In our office, we have around 11 computers. I wrote the entire library on my own in C++, to actually combine all the 11 computers to achieve a processor that can handle 30 terabytes of data and train. Scaling up again with stochastic updates again boils down to mathematical tricks. Not programming. You can optimise your code as much as you want but if you want to accurately grasp the information of trajectory from a camera, you might need knowledge of homotopy, which is a subset of algebraic topology.
“Currently, we use 6 GPUs from Nvidia’s GTX series 1070, 970 &980 ti.”
Now you might ask why not use cloud. Regarding the hardware, we always go with GPUs. The data is immense. We cannot use Cloud because of the confidentiality of what we do. We have around 1.5 million images that we train on. It takes around 14 days to actually train that network.

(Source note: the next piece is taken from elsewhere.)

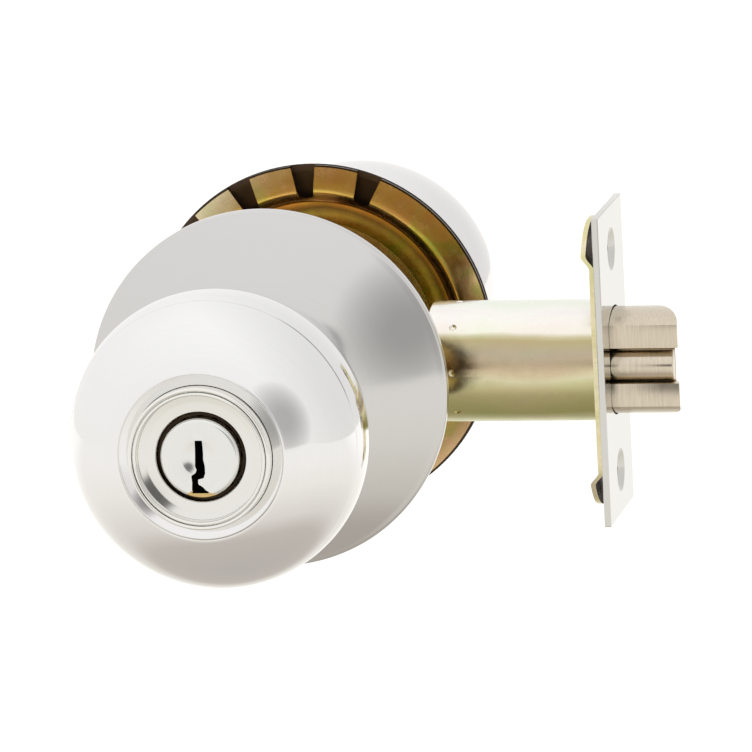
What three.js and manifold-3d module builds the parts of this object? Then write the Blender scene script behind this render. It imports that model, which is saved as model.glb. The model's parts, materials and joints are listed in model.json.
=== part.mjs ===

For example, we have developed deep energy maps for contextual segmentation of the surroundings of the self-driving vehicles to help them better perceive their environments in all conditions. We train a neural network with a loss function, an advancement that I made for semantic segmentation. So now, the moment you put your network in a cloud, your loss function is up there too. And that’s very confidential for us. I mean, that’s our entire USP .
AIM: What do you look for while hiring ML engineers?
Sanjeev: As far as the undergrad internships are concerned, I just look into the ability of the interns to actually work and think independently, and whether they are mathematically trained enough to understand the complexity of the task. For full-time candidates, the more mathematical you are, the better. I don’t take programming interviews. Nowadays, I take an interview only if I have to hire someone for a mathematical reason. If you are applying for an engineering position, I assume that you already have read one of the books I have mentioned earlier. And along with that, you need to have the ability to really understand research.
I believe that you can learn programming at any given time, but mathematics is harder to learn later in life. So undergrad time has to be utilised very, very carefully.